According to https://packages.gentoo.org/packages/net-fs/samba , v3.6.25 is still supported in portage.

However, what worries me is lack of any security patches released after official v3.6.25 release.

I mean those which can be found here - https://www.samba.org/samba/history/security.html

Specifically https://www.samba.org/samba/ftp/patches/security/samba-3.6.25-security-2015-12-16.patch and

https://www.samba.org/samba/ftp/patches/security/samba-v3-6-security-2016-04-12.tar.xz

Are those applied aside of common practice (patches in ebuild) or v3.6.25 is really out-of-date and no longer supported?

/I mean I am quite happy with old and working 3.x Samba and as long it does not pose any security thread, I am fine with it.

Can anybody give some status?

----------

## eccerr0r

You'll probably need to contact the Gentoo samba maintainer:  File a security bug on bugs.gentoo.org against 3.6.25 with the links you found...  Hopefully they have the time to add a -r1 or other patch, otherwise they may need to deprecate 3.6.x...

I don't know what the outcome will be, but seems like there is an upstream solution to this, just takes some effort to make an ebuild.  As I don't have a working/needed samba system, I just upgraded to 4.x and left the config as it is.  I don't know if it even works or introduces security holes...

/slaps self on wrist

----------

## Princess Nell

I'd move on to 4.x. Made the jump at work and no problems. Just make sure to check whether default options have changed and update config accordingly. testparm is your friend.

----------

## eccerr0r

I did have to hack my smb.conf a bit to swap to 4.x before it would start up cleanly again --- so it wasn't completely painless.  For the record, the Apache 2.2 to 2.4 was more painful, and the Apache 1.2.13 to 2.0 was absolutely mega-downtime.

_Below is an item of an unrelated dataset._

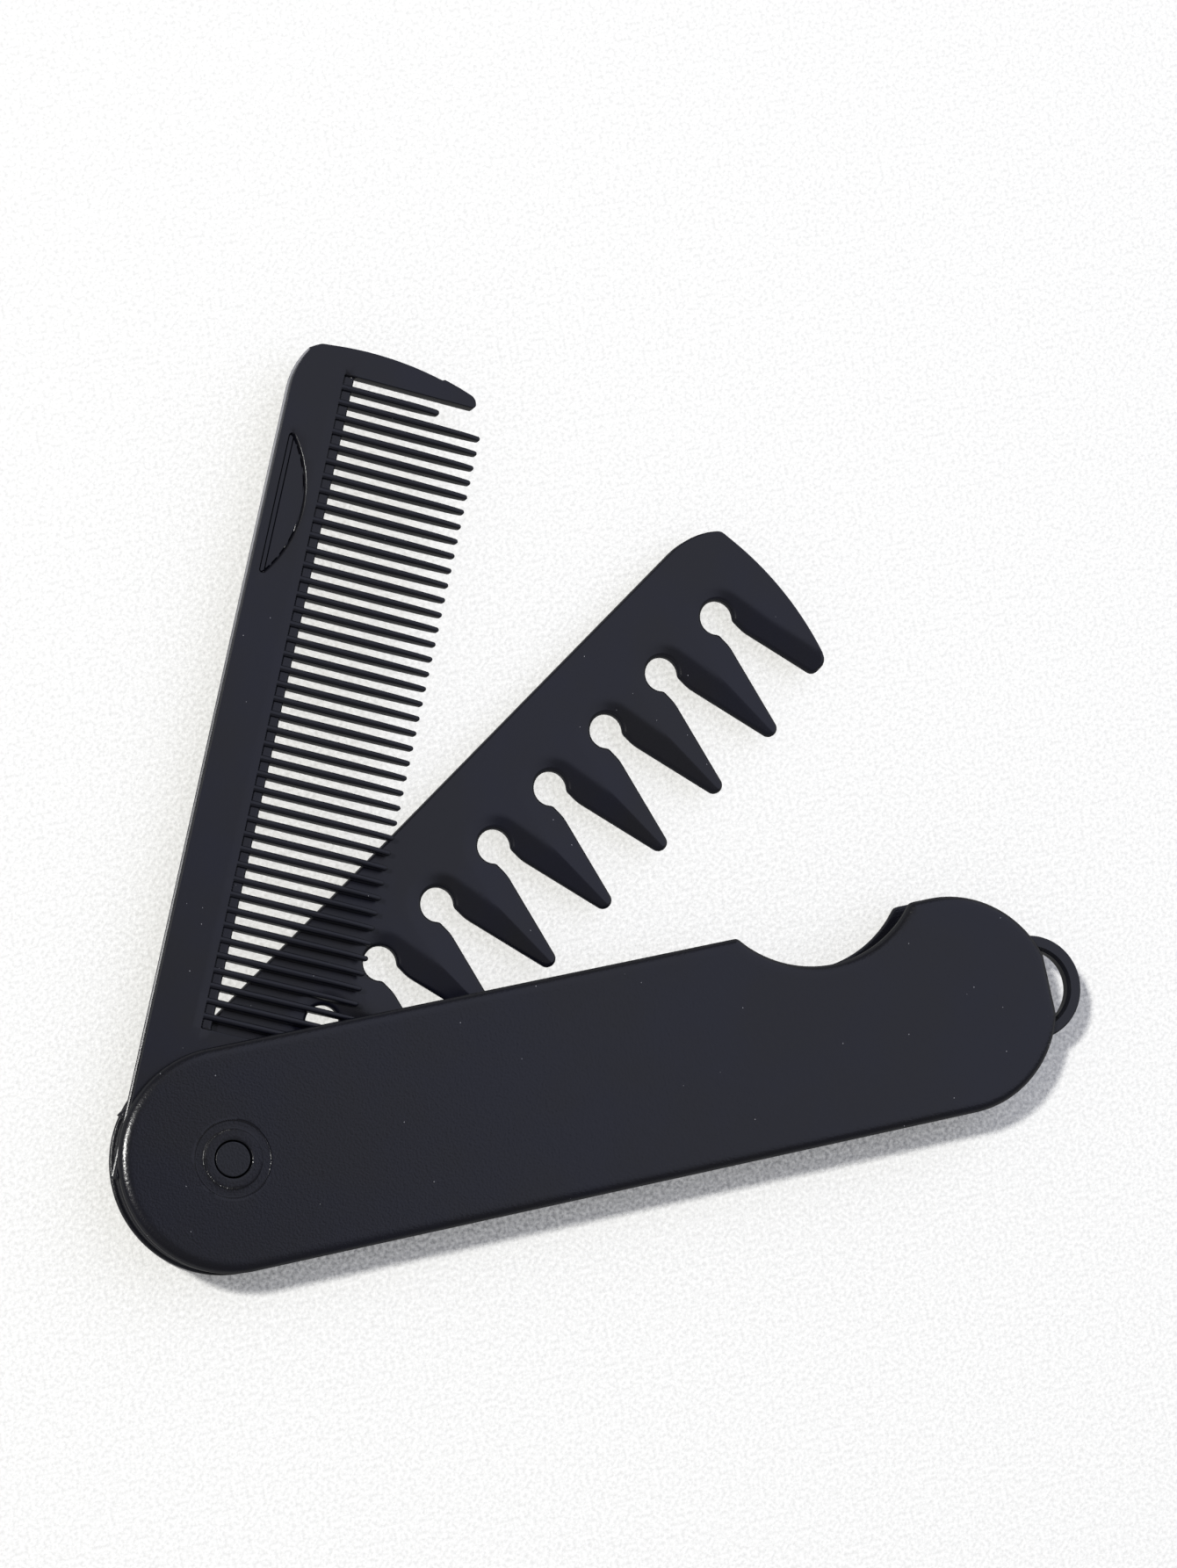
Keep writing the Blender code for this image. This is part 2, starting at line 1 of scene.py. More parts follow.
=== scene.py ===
# %% [markdown]
# # A folding comb in black plastic
#
# The object is a pocket comb of two blades, one with fine teeth and one with wide teeth, that swing on one
# pin out of a slim case. It lies open on a pale floor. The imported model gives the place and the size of
# every piece, and this lesson makes a closer version of each one, with rounded edges, moulded relief and
# black plastic that looks moulded.
#
# Everything that follows is measured in millimetres, because that is how such a part is drawn, and is
# turned to metres where a mesh is made.

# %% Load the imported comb
import math

import bmesh
import bpy
import numpy as np
from mathutils import Matrix, Vector
from mathutils.geometry import delaunay_2d_cdt
from mathutils.kdtree import KDTree


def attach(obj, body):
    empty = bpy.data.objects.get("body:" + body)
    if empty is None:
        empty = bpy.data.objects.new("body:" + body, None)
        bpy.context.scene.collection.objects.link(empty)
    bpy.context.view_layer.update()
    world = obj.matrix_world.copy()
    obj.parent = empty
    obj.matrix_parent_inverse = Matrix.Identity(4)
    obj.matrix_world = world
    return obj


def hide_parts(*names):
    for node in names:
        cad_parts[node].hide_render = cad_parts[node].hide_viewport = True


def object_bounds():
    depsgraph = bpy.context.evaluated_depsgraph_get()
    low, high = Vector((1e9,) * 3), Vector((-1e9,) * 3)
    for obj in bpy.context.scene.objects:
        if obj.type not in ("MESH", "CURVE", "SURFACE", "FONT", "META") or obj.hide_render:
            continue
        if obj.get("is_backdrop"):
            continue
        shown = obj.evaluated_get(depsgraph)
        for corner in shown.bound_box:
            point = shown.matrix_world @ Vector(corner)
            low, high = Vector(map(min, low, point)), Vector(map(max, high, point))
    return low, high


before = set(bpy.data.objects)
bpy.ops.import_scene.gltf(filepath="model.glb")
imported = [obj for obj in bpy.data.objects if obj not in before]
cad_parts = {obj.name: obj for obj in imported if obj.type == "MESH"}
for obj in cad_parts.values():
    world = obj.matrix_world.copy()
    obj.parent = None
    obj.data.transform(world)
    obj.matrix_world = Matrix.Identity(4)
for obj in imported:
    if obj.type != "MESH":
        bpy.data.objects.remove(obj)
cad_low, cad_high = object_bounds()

MM = 0.001

# %% [markdown]
# ## The camera
#
# The photographer stood almost straight above the comb with a long lens. A camera can be placed by typing a
# location and three Euler angles, but those say little. Here it is placed by four numbers that a
# photographer would give: the point it looks at, how far away it is, how far it leans from straight down
# and in which direction, and how much it is rolled.

# %% Camera
AIM = (7.86, 40.0, 8.0)
DISTANCE = 709.5
LEAN_DEG = 16.19
HEADING_DEG = 13.52
ROLL_DEG = 12.21
LENS = 118.99


def camera_turn(lean_deg, heading_deg, roll_deg):
    """Rotation of a camera that leans from straight down towards a heading and is rolled clockwise."""
    lean, heading, roll = (math.radians(a) for a in (lean_deg, heading_deg, roll_deg))
    sideways = math.sin(lean)
    forward = Vector((sideways * math.cos(heading), sideways * math.sin(heading), -math.cos(lean)))
    level_up = (Vector((0, 1, 0)) - forward * forward.y).normalized()
    level_right = forward.cross(level_up)
    up = level_up * math.cos(roll) + level_right * math.sin(roll)
    right = forward.cross(up)
    return Matrix((right, up, -forward)).transposed()


turn = camera_turn(LEAN_DEG, HEADING_DEG, ROLL_DEG)
camera = bpy.data.objects.new("camera", bpy.data.cameras.new("camera"))
bpy.context.scene.collection.objects.link(camera)
camera.data.lens = LENS
camera.data.sensor_width = 36.0
camera.data.clip_start = 0.01
camera.rotation_mode = "QUATERNION"
camera.rotation_quaternion = turn.to_quaternion()
camera.location = Vector(AIM) * MM + turn.col[2] * DISTANCE * MM
bpy.context.scene.camera = camera
print("camera at", tuple(round(c, 4) for c in camera.location))

# %% [markdown]
# ## One helper for every node
#
# Materials and Geometry Nodes are both node trees, and in a script each node needs the same three things: its
# own settings, its values and its links. One function does all of it, so the trees below read from top to
# bottom like a recipe. Colours are given as sRGB hex values, as a paint program shows them, while a shader
# works in linear light, so a second function turns one into the other.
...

I can see the reason why one would not want to version bump, but it all depends on the dev if you don't want to get down and dirty with ebuilds.

----------

## MageSlayer

Ok.

I filed https://bugs.gentoo.org/show_bug.cgi?id=596418

Let's see maintainer's view on that.

----------

## eccerr0r

Interesting, there had been some discussion about stabilization of even newer sambas.  I guess they had been planning deprecating 3.6.* for a while except the newer sambas were not fully stable yet (due to a dependency!)

Doesn't look good, might have to go make your own ebuild or do the dirty and upgrade...

----------

## Princess Nell

For newer 4.x releases, there's also the annoying https://bugzilla.samba.org/show_bug.cgi?id=10604. Still marked new.

----------

## MageSlayer

Call somebody ask Alex Legler or any other Samba maintainer if it's possible to include those patches in -r1 in case I provide new ebuild for 3.6.25 with patches?

He does not respond in https://bugs.gentoo.org/show_bug.cgi?id=596418

----------

## eccerr0r

Since he marked it as a "duplicate" of bugid 539486 I think you may be on your own for now as this implies the devs want to stabilize a new version instead of keeping the old one around. :(

----------

## Princess Nell

This can be a workaround: https://wiki.gentoo.org/wiki//etc/portage/patches.

----------

## MageSlayer

 *Princess Nell wrote:*   

> This can be a workaround: https://wiki.gentoo.org/wiki//etc/portage/patches.

 

Thanks. But I think I'll just create a new ebuild in overlay repo and be done with it.

That said, it's kind of strange situation.

----------